After
years of waiting, we will finally get new episodes of Twin Peaks in May. Considering the real thing is almost here, you
would think most fans will just sit tight rather than starting a Twin Peaks knock-off. Nevertheless, at
least two pilots transparently “inspired” by the David Lynch cult fave screened
during the various television showcases at the 2017 Sundance Film Festival.
By
far, the best pilot following in the Twin
Peaks tradition was When the Street
Lights Go On, presented as part of the Independent Pilot Showcase. During
the course of episode 1 (or is it episode 0?) a popular high school student and
one of her teachers are murdered at a particularly compromising moment. Oh, the
scandal. What really distinguishes Street
Lights are the spot-on early 1980s production details, including the era
appropriate soundtrack. It is also nice to see the brooding teen lead is
actually played by a teenager—the nineteen-year-old Max Burkholder, who could
easily pass for sixteen.
Streets Lights might be hoping
viewers will be asking “who killed Chrissy Monroe,” but there will be no
question who murdered Cecily’s parents in Shit
Kids—assuming she and her meathead boyfriend ever get the job done.
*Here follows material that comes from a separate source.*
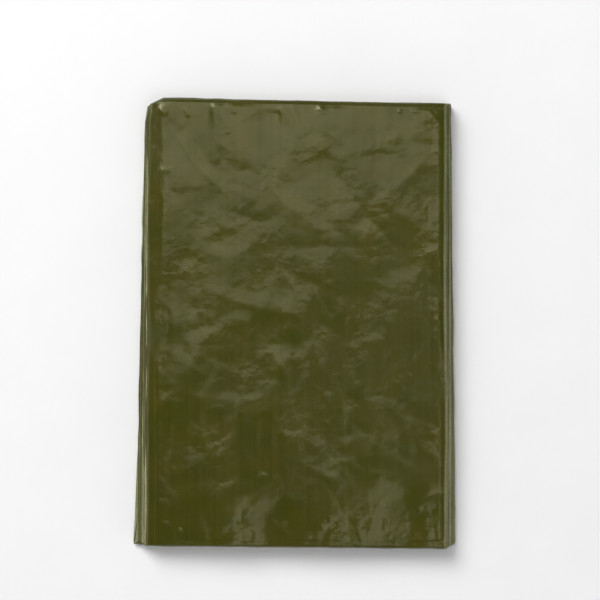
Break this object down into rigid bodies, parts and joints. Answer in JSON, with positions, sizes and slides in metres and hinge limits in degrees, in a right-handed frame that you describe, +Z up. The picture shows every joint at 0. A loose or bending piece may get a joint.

In
fact, we might assume fools’ luck will protect her admittedly annoying and
utterly clueless ‘rents, establishing a certain absurdist pattern for the
prospective show. Whether S-Word Kids can
sustain itself will or won’t be answered over time, but its eighteen minutes
were the highlight of the Independent Pilot showcase. Grace Van Dien (daughter
of Casper) makes a hot mess of a femme fatale and series writer-director Kyle
Dunnigan scores consistent laughs as her painfully square (and completely
un-self-aware) father.
Over
in the Midnight Episodic Showcase, Pineapple
was also trying to channel Twin Peaks,
but less successfully. Most of the first chunk screened during the festival
focused on the guilt resulting from the sexual assault of a miner’s young
daughter and the resentment of the company’s decision to close the mine.
However, it is hard to blame them, since it seems some sort of predatory
monster lives in the shaft. Frankly, Pineapple
is even murkier looking and slower paced than Street Lights, which does not exactly leave viewers eager for more.
In
contrast, Snatchers (the other part
of Midnight Showcase, trailer here) is all energy and attitude, with more than a
bit of gore splattered on top. Shallow, approval-seeking Sara Steinberg finally
gives it up to her oafish on-again-off-again boyfriend Skyler, but rather
alarmingly wakes up the next morning mega-preggers. Presumably, he picked up
something nasty while on Spring Break in Mexico. Understandably freaked, Steinberg
turns to Hayley Chamberlain, the childhood friend she had been “ghosting” in
her time of crisis. Of course, it is even worse than Steinberg realizes. She is
actually carrying twins—and what little monsters they are. As a further
complication, one of them still isn’t ready to leave her.
In
all honesty, Mary Nepi’s Steinberg is royally unsympathetic, but she is
surrounded by a sharp, peppy cast, including Gabrielle Elyse as Chamberlain and
J.J. Nolan as her former teen-mother Kate. It would also be nice is Nick Gomez
could survive the first episode as Officer Ruiz, but it would be unwise to get
too attached to him or anyone else in Snatchers.
Regardless, the mayhem is nutty in the right ways and the dialogue cuts just as
much as the parasite’s claws.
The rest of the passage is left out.